| Given information |
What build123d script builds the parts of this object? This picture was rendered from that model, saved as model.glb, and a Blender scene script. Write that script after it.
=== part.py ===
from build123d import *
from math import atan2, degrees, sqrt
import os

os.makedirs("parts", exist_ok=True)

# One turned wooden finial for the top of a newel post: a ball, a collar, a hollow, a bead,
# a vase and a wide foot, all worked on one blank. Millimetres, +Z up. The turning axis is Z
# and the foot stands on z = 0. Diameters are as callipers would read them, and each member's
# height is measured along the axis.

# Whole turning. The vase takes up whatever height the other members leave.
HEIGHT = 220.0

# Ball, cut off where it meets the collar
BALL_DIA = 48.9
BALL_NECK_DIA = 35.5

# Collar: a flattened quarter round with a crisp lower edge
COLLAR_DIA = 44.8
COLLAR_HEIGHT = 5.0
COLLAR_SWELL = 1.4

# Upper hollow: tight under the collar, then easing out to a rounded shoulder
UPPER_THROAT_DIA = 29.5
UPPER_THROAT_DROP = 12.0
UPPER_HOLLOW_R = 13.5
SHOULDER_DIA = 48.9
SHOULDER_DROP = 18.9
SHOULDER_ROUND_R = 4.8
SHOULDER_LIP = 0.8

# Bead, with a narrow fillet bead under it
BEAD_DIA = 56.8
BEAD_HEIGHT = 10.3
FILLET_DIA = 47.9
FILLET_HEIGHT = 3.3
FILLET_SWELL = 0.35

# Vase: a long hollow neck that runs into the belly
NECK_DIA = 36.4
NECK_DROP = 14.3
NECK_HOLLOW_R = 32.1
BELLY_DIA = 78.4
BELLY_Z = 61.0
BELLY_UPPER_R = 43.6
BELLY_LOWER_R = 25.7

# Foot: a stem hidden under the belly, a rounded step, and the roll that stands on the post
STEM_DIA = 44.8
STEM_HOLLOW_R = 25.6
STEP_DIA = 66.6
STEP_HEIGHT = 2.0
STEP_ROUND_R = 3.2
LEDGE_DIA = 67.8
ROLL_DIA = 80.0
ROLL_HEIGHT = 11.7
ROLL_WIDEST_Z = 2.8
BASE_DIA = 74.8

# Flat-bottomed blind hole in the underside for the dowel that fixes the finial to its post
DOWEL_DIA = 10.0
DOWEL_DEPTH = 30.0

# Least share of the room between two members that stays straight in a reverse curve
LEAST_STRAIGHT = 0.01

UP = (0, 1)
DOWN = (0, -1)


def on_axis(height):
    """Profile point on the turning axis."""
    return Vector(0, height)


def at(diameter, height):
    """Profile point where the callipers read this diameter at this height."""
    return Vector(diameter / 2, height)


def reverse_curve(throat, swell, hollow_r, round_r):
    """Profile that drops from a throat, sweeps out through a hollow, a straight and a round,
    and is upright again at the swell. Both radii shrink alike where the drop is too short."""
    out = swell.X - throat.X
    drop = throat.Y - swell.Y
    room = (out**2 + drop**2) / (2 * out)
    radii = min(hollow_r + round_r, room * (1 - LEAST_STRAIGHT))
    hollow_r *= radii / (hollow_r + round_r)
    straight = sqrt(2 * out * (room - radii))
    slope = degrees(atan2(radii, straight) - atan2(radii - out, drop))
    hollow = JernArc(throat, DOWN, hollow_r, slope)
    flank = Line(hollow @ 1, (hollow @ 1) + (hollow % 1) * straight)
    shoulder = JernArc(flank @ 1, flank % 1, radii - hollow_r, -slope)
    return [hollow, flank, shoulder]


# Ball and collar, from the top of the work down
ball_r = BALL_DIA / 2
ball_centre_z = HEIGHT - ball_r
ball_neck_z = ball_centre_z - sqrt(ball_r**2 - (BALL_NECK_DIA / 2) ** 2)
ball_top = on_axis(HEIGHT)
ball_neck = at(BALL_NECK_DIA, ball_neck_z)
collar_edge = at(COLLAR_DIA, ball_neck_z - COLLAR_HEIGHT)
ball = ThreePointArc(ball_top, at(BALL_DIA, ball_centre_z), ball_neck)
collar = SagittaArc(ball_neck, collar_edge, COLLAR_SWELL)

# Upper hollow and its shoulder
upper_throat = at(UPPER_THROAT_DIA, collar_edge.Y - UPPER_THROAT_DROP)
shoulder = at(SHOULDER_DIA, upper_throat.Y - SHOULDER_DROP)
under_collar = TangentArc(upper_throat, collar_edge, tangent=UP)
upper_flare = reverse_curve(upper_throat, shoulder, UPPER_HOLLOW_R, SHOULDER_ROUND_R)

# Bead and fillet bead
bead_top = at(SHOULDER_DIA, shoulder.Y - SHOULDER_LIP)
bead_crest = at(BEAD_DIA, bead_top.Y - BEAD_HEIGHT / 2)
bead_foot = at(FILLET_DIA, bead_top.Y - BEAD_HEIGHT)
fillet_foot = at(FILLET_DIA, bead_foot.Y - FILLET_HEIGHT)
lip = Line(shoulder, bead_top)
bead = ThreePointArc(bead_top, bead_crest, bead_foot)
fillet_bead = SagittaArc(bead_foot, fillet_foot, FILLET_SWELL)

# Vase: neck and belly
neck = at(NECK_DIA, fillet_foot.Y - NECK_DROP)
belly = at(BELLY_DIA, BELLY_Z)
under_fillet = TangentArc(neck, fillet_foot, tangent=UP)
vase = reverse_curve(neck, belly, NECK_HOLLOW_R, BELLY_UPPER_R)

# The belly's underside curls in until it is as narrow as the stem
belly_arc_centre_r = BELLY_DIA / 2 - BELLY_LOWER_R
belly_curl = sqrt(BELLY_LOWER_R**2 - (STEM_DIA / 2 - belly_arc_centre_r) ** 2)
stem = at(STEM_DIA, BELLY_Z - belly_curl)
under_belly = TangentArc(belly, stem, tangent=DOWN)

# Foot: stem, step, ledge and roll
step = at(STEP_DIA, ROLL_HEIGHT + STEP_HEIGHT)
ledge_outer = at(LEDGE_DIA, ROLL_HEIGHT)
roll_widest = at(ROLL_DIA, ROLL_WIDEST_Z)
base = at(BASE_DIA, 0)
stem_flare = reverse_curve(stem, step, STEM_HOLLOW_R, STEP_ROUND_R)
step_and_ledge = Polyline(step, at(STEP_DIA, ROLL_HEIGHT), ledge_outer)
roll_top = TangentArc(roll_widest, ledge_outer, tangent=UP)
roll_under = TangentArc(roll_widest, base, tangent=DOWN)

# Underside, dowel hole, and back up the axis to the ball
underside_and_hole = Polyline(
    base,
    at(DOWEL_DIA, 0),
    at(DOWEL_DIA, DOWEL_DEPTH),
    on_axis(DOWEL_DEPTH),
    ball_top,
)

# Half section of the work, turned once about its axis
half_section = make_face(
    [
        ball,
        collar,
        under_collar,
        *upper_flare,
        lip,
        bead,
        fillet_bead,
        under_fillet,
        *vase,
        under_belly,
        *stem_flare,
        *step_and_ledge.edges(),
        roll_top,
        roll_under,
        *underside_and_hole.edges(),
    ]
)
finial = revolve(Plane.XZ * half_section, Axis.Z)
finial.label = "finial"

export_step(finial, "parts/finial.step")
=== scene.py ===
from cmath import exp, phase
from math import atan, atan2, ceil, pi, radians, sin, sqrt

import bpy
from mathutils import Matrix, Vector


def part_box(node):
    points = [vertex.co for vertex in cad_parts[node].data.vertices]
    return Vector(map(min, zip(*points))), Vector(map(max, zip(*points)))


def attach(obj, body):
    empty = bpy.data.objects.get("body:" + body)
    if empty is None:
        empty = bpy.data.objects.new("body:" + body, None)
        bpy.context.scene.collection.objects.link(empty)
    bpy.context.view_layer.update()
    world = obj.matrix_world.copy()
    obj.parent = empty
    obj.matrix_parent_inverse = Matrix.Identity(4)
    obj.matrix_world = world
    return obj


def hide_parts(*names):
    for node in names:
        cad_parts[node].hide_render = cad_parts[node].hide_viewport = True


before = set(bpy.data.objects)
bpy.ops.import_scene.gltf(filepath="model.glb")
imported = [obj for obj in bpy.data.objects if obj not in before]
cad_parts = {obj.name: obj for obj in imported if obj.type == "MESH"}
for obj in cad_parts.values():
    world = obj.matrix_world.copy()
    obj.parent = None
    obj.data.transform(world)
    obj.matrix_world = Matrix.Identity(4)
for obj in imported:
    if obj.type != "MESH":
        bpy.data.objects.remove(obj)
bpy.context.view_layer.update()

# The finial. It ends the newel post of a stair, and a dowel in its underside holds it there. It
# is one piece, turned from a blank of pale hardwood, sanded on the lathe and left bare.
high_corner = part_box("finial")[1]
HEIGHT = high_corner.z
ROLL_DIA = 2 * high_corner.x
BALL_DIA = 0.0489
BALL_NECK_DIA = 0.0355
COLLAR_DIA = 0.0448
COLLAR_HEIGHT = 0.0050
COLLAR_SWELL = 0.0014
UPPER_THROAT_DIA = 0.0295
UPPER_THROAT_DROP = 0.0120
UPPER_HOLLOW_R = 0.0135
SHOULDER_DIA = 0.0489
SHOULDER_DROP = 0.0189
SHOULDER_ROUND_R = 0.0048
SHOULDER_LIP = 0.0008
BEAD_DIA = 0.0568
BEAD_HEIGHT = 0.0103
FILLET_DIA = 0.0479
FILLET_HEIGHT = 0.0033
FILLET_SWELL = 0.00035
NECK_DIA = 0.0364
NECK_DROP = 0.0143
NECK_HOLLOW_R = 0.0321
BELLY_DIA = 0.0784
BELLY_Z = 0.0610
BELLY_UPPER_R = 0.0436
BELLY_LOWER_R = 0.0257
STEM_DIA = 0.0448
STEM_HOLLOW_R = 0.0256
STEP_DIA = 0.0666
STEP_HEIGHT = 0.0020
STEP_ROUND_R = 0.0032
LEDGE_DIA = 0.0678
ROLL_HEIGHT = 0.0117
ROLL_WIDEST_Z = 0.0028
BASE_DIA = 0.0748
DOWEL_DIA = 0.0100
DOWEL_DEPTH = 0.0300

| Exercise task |
Nothing outside the span should appear: copy exactly from the line with "# Half section" through the line with "obj.parent = empty".

| Written response |
# Half section of the work, turned once about its axis
half_section = make_face(
    [
        ball,
        collar,
        under_collar,
        *upper_flare,
        lip,
        bead,
        fillet_bead,
        under_fillet,
        *vase,
        under_belly,
        *stem_flare,
        *step_and_ledge.edges(),
        roll_top,
        roll_under,
        *underside_and_hole.edges(),
    ]
)
finial = revolve(Plane.XZ * half_section, Axis.Z)
finial.label = "finial"

export_step(finial, "parts/finial.step")
=== scene.py ===
from cmath import exp, phase
from math import atan, atan2, ceil, pi, radians, sin, sqrt

import bpy
from mathutils import Matrix, Vector


def part_box(node):
    points = [vertex.co for vertex in cad_parts[node].data.vertices]
    return Vector(map(min, zip(*points))), Vector(map(max, zip(*points)))


def attach(obj, body):
    empty = bpy.data.objects.get("body:" + body)
    if empty is None:
        empty = bpy.data.objects.new("body:" + body, None)
        bpy.context.scene.collection.objects.link(empty)
    bpy.context.view_layer.update()
    world = obj.matrix_world.copy()
    obj.parent = empty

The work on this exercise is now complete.